Friday, May 11, 2012

Stock Analysis: Clorox

The Clorox Company (CLX) manufactures and markets consumer and institutional products worldwide. The company operates in four segments: Cleaning, Lifestyle, Household, and International. This dividend champion has paid uninterrupted dividends on its common stock since 1968 and increased payments to common shareholders every for 34 consecutive years.

The company’s last dividend increase was in February 2011 when the Board of Directors approved a 9.10% increase to 60 cents/share. Clorox ‘s largest competitors include Procter & Gamble (PG), Colgate Palmolive (CL) and Kimberly-Clark (KMB).

Over the past decade this dividend growth stock has delivered an annualized total return of 8% to its shareholders.

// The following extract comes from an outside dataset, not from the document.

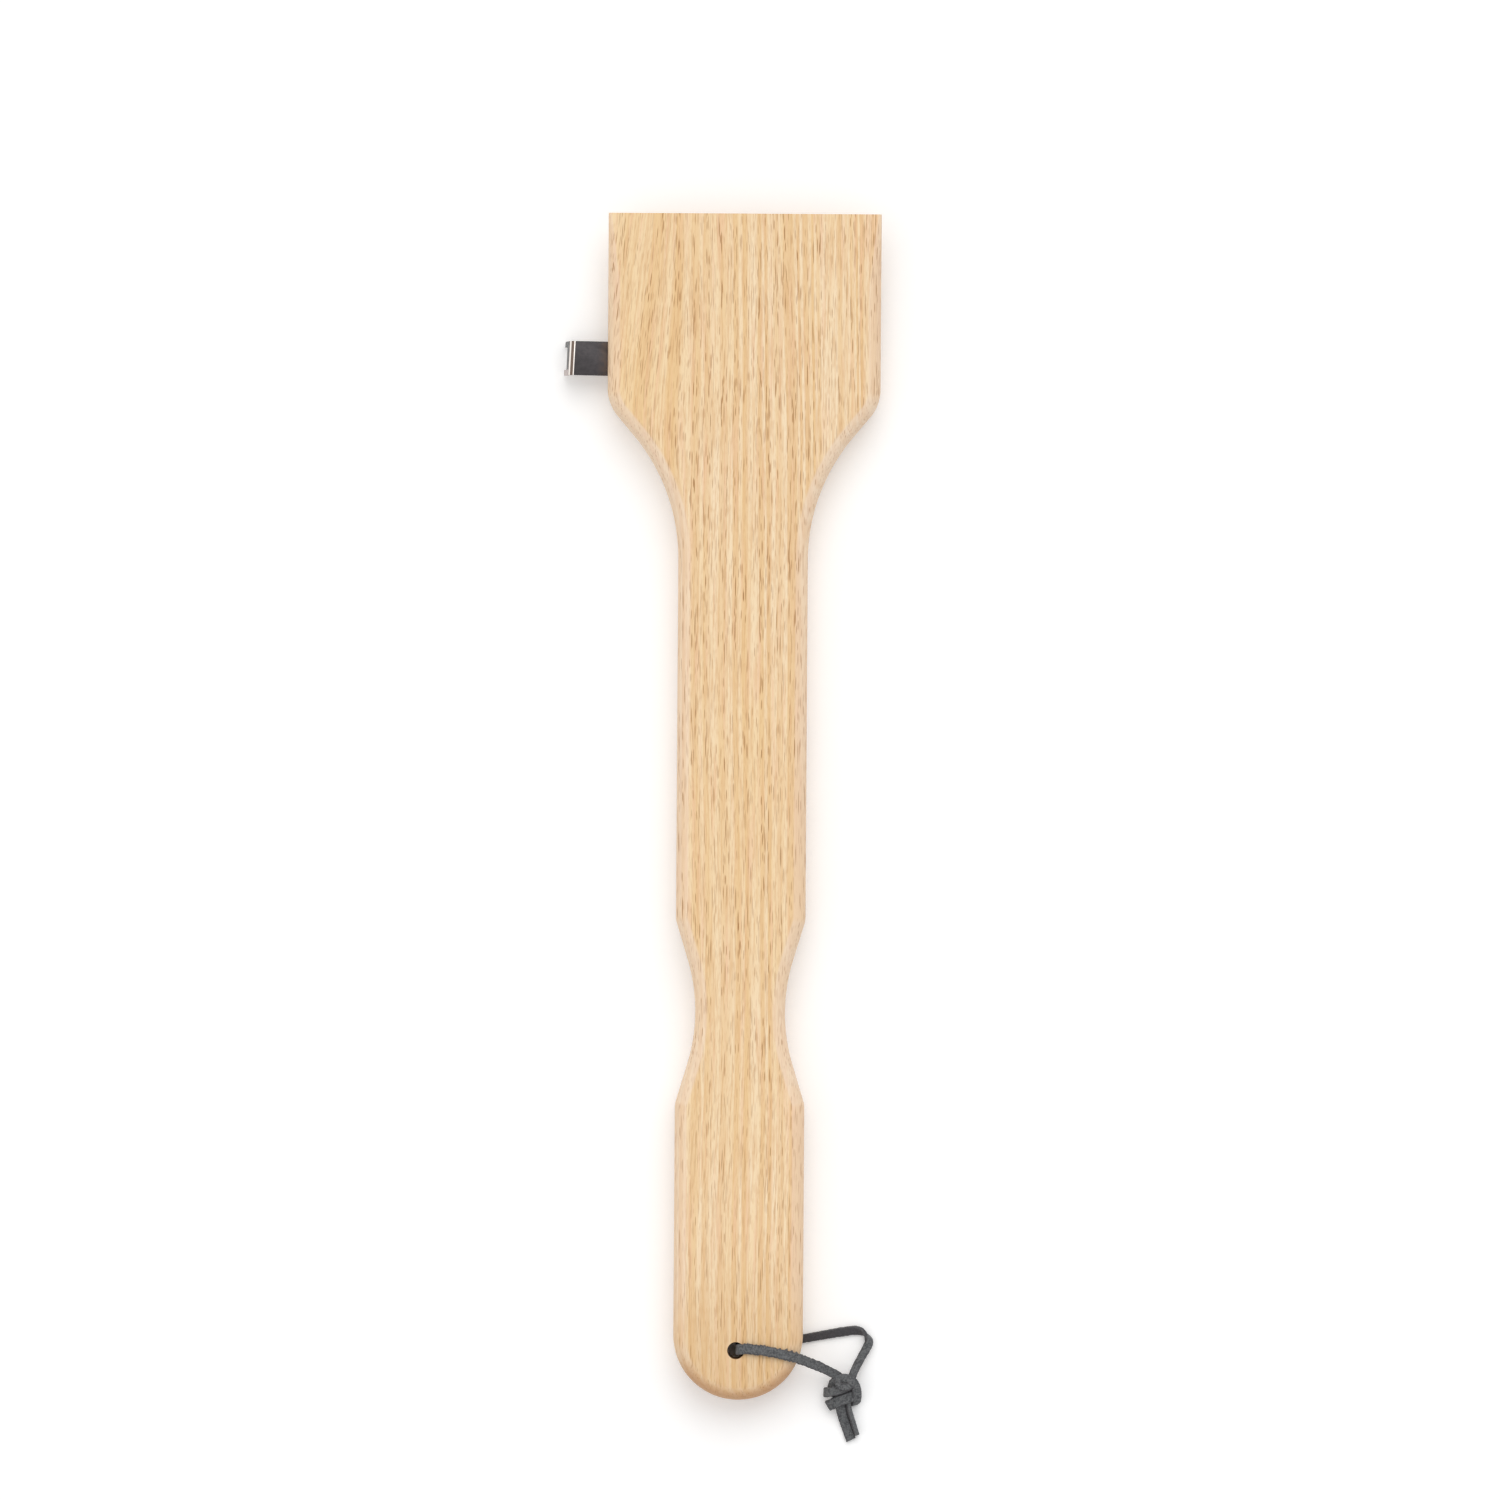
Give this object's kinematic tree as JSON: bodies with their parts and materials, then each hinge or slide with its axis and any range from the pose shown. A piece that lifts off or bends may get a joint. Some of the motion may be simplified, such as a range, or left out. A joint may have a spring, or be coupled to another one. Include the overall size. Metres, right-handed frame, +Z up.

The company has managed to deliver 4.70% in annual EPS growth since 2002. Analysts expect Clorox to earn $4.08 per share in 2012 and $4.41 per share in 2013. In comparison Clorox earned $2.07/share in 2011. The low earnings in 2011 were caused by a $1.85/share one-time non- cash Goodwill Impairment charge related to Burt’s Bee’s business. The EPS growth comes out to 12.40% per year if the effects of this goodwill impairment are excluded.

The company has managed to maintain a consistently high return on assets except for 2002 and 2011. Rather than focus on absolute values for this indicator, I generally want to see at least a stable return on equity over time.
The annual dividend payment has increased by 11.30% per year over the past decade, which is lower than to the growth in EPS.

An 11% growth in distributions translates into the dividend payment doubling almost every six and a half years. If we look at historical data, going as far back as 1983 we see that Clorox has managed to double its dividend every seven years on average.

Over the past decade, the dividend payout ratio has remained below 50%, with the exception of 2002 and 2011. Excluding the goodwill impairment, the payout ratio for 2011 would have been 56%. A lower payout is always a plus, since it leaves room for consistent dividend growth minimizing the impact of short-term fluctuations in earnings.

Currently Clorox is attractively valued at 16.60 times earnings, has a sustainable dividend payout and yields 3.50%. I would consider adding to my position subject to availability of funds.